Jacques de Boutier de la Cardonnie (Villeneuve-sur-Lot, 5 September 1727 — Jérémie, November 1791)  was a French Navy officer. He notably served during the War of American Independence.

Biography 
La Cardonnie joined the Navy as a volunteer in 1744, and became a Garde-Marine in 1746. He served on Alcyon in the Caribbean and in Canada, and was promoted to Ensign on 17 May 1751.

In 1753, he was accepted as a member of the Académie de Marine. He was promoted to Lieutenant on 17 April 1757, and to Captain in February 1772.

In 1767, La Cardonnie was captain of Bergère. He surveyed the coast of Saint-Domingue. In 1769, he sailed Bergère to Havana, Rochefort, Bordeaux and Saint-Domingue.
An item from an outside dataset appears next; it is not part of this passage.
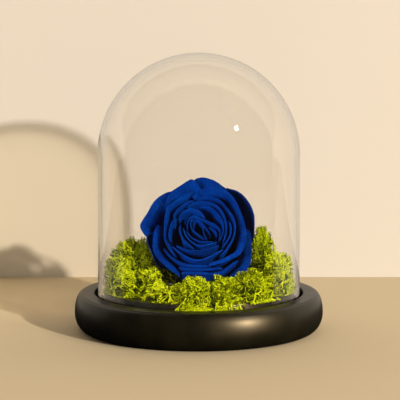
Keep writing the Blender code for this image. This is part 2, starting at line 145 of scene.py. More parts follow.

La Cardonnie captained the 74-gun Diadème at the Battle of Ushant on 27 July 1778. She was nominally in the rear-guard of the French fleet, but since the Orvilliers' line was in reverse order, her position at the lead ship of the Third Division of the Blue Squadron made her the first ship of the battle line. After the battle, he was subject of an inquiry for his failure to engage the British. He wrote a memorandum in his defence, but was relieved of command.

In 1779, La Cardonnie had a duel in Paris with his former first officer, Schantz. Schantz was exiled to Sweden as punishment.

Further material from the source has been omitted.